Friday, 28 March 2025

Tax cuts or tax cuts?

Apparently we really are going to the polls on 3 May. It is an interesting choice of date. So far very little has been said about the fact that this date is the Saturday of a "long weekend" in two parts of Downunder. I doubt it is going to be welcomed by those who had plans to get away. No doubt they are already looking up the pre-poll places and planning the route to them.

Another interesting thing is that there was no need for the PM to go to the Governor-General today. I suspect it is a very deliberate move to shield him and his party from any further attacks on the floor of the house. 

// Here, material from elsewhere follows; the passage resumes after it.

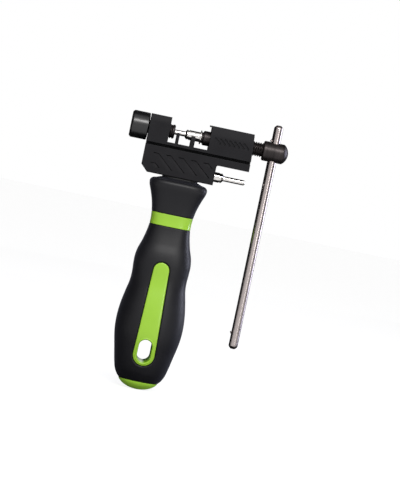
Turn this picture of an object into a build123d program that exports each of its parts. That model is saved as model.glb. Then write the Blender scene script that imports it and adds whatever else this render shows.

One of those things, perhaps the most important of all, is their so-called "tax cut" of $5 a week which was rapidly passed in both chambers of parliament. Now they can boast about it but the reality is that, with the help of tax bracket "creep", it is not a tax cut at all. It will not come into force for another eighteen months of so if the present government is re-elected. There is in fact no guarantee it will ever happen. If it does happen then there will be no effect on the economy at all. It will all be overridden by inflation and other factors.

On the other side there is the vow to cut the fuel excise in half - for twelve months. It is said that will put $14 a week back into the household budget. Perhaps it will. I don't know. Economists are saying it is a move which won't do much to help. 

It does however occur to me that the fuel excise might have a wider effect. As I am not an economist I cannot be sure about this. Is it possible that it will reduce costs in other areas as well. If it is cheaper to get things to the supermarket then will grocery prices rise less? Will inflation remain steady - or even come down?

I am confused by all this. Perhaps I need to return to university and study economics.

What I am not confused by at all is the growing need to address our taxation system. Those three layers of tax, local and state and federal, and the need to administer them add enormously to the cost of running the country. That unwieldy tax act of unbelievable size and complexity needs to be simplified.  Do this and we could save a great deal of money and time. We might end up with a much fairer and more reasonable system. We might even get some real tax cuts.